-------- Data segment

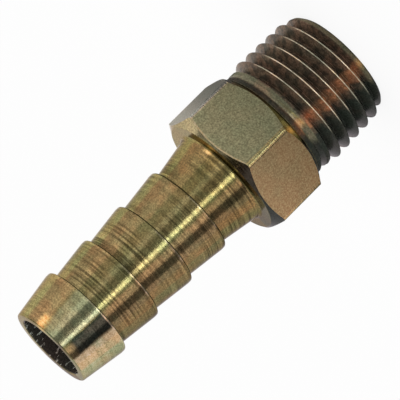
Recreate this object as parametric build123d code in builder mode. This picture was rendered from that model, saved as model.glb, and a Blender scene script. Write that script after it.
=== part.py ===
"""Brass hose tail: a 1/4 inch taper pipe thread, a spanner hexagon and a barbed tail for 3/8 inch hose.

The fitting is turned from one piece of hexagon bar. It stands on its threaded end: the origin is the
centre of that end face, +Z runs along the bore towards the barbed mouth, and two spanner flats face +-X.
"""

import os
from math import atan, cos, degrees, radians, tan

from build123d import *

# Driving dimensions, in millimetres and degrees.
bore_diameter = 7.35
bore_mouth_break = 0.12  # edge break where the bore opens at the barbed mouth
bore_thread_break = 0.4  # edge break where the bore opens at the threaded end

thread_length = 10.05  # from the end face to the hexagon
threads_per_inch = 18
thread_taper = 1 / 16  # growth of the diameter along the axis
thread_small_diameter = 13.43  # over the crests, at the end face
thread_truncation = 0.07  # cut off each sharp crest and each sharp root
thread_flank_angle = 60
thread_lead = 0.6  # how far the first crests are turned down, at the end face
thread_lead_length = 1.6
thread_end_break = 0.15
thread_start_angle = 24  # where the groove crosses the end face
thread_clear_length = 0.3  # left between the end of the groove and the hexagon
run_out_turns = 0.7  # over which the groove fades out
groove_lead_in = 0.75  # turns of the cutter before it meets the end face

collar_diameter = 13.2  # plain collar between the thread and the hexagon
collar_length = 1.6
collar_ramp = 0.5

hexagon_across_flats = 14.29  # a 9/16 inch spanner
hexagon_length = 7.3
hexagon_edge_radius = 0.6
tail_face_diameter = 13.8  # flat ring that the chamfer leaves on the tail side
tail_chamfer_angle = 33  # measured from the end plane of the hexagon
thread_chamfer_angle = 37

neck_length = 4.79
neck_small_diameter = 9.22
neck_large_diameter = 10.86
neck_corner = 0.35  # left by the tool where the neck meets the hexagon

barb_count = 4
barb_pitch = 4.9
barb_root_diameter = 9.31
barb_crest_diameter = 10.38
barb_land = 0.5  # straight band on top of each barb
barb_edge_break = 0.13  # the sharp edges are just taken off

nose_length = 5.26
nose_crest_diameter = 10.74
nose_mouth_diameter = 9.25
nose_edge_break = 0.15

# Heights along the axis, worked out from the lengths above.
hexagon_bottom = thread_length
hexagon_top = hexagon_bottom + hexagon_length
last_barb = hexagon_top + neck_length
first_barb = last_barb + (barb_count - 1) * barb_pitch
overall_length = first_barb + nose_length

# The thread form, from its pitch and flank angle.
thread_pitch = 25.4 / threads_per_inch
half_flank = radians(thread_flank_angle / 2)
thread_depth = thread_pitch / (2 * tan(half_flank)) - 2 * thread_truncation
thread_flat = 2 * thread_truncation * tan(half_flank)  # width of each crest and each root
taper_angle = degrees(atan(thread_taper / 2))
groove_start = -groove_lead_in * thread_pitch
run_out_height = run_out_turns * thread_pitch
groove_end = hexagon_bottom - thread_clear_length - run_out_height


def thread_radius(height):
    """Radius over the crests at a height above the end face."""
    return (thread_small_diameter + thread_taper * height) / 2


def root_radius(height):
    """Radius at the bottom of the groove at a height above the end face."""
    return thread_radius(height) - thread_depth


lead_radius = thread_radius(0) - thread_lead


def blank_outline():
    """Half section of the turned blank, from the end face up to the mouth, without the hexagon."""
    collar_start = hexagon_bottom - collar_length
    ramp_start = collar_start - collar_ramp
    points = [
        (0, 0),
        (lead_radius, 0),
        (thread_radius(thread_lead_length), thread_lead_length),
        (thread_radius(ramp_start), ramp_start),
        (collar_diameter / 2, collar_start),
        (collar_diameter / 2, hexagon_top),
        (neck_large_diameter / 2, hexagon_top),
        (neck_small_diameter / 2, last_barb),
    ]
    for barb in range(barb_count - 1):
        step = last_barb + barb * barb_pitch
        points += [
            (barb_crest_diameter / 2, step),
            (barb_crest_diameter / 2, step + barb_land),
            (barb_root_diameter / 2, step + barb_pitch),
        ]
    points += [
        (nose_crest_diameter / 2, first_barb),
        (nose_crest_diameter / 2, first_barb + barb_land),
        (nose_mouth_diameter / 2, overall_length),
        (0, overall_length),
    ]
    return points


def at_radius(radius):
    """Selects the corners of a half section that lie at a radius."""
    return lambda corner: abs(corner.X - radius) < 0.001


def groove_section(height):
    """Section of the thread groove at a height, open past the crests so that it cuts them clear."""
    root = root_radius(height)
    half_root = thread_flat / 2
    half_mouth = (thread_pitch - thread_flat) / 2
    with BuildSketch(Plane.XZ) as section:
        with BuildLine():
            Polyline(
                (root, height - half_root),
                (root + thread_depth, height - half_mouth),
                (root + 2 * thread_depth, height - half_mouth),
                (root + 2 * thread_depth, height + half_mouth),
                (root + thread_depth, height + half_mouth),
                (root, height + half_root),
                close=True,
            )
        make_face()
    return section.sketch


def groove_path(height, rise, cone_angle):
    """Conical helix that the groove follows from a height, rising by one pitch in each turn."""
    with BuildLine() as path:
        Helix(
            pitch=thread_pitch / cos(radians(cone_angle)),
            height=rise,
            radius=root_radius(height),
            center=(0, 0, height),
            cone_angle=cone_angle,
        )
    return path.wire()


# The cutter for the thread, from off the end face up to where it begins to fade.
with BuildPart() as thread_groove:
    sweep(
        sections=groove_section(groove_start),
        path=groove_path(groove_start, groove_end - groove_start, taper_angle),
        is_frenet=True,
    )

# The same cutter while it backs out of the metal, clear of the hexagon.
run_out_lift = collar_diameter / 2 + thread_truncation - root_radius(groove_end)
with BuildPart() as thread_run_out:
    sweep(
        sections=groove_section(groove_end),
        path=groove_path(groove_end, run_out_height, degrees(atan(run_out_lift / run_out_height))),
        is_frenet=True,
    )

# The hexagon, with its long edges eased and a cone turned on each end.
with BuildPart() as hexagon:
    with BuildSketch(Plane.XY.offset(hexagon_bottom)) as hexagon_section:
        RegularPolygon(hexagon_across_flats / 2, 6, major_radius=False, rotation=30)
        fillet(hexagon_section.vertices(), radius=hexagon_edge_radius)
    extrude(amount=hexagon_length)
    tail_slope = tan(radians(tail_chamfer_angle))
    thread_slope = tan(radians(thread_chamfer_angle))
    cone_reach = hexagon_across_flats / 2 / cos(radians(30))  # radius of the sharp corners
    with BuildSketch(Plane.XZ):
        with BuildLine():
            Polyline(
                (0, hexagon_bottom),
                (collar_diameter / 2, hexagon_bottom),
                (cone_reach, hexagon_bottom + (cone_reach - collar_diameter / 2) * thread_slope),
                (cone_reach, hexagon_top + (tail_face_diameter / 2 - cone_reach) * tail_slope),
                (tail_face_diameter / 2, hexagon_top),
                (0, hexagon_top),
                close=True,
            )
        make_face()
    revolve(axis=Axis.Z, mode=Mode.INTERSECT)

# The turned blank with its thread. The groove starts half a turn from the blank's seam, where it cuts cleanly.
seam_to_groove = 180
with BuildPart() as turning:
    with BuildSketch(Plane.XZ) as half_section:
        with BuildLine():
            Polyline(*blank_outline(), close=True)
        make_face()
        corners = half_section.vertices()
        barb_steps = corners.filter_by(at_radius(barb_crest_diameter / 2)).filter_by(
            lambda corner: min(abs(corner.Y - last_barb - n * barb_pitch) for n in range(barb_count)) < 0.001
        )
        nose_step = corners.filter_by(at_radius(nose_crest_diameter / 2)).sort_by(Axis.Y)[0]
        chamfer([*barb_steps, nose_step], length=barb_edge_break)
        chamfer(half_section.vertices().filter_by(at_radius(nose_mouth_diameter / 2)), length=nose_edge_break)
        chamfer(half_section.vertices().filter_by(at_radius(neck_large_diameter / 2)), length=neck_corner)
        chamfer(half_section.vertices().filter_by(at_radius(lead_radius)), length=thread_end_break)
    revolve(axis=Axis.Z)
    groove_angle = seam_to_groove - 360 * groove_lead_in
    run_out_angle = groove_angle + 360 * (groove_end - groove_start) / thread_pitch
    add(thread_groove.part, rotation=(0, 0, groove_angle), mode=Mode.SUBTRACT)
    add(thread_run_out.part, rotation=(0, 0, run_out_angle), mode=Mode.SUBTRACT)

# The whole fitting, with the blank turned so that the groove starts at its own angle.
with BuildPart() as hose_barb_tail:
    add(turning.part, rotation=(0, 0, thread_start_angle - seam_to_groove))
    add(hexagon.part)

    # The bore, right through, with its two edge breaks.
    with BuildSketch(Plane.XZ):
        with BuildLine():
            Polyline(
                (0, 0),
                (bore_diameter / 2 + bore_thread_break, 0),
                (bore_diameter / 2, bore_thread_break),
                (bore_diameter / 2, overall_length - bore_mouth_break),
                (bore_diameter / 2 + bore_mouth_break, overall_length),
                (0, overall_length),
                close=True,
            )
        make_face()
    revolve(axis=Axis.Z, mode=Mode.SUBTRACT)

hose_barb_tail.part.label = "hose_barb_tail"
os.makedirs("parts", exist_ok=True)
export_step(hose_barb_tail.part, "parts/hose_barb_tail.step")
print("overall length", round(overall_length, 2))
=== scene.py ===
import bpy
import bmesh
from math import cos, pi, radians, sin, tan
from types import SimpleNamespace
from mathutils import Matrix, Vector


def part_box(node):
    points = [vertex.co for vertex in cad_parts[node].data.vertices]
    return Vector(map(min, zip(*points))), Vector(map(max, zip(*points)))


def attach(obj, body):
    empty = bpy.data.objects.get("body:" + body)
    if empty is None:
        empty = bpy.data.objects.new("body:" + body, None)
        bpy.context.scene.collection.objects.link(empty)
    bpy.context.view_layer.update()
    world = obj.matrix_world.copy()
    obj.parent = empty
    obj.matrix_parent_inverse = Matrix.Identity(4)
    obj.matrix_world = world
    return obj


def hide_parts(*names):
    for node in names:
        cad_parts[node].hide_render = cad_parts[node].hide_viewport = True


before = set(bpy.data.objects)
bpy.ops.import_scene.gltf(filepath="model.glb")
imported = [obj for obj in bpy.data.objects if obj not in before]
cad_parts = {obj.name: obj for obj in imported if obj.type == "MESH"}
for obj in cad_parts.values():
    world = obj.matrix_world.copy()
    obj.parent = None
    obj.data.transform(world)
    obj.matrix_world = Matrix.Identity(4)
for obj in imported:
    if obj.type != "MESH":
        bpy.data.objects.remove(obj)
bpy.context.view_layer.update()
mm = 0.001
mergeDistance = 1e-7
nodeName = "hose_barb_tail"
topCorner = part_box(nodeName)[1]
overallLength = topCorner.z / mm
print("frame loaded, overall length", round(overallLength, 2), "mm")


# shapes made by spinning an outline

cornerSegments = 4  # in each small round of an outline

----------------

Exercise brief
Nothing but the lines from the line that contains "# The bore, right" through the line that contains "bpy.context.scene.collection.objects.link(empty)" should be given again, each exactly as it stands, both ends included.

Solution for this task
    # The bore, right through, with its two edge breaks.
    with BuildSketch(Plane.XZ):
        with BuildLine():
            Polyline(
                (0, 0),
                (bore_diameter / 2 + bore_thread_break, 0),
                (bore_diameter / 2, bore_thread_break),
                (bore_diameter / 2, overall_length - bore_mouth_break),
                (bore_diameter / 2 + bore_mouth_break, overall_length),
                (0, overall_length),
                close=True,
            )
        make_face()
    revolve(axis=Axis.Z, mode=Mode.SUBTRACT)

hose_barb_tail.part.label = "hose_barb_tail"
os.makedirs("parts", exist_ok=True)
export_step(hose_barb_tail.part, "parts/hose_barb_tail.step")
print("overall length", round(overall_length, 2))
=== scene.py ===
import bpy
import bmesh
from math import cos, pi, radians, sin, tan
from types import SimpleNamespace
from mathutils import Matrix, Vector


def part_box(node):
    points = [vertex.co for vertex in cad_parts[node].data.vertices]
    return Vector(map(min, zip(*points))), Vector(map(max, zip(*points)))


def attach(obj, body):
    empty = bpy.data.objects.get("body:" + body)
    if empty is None:
        empty = bpy.data.objects.new("body:" + body, None)
        bpy.context.scene.collection.objects.link(empty)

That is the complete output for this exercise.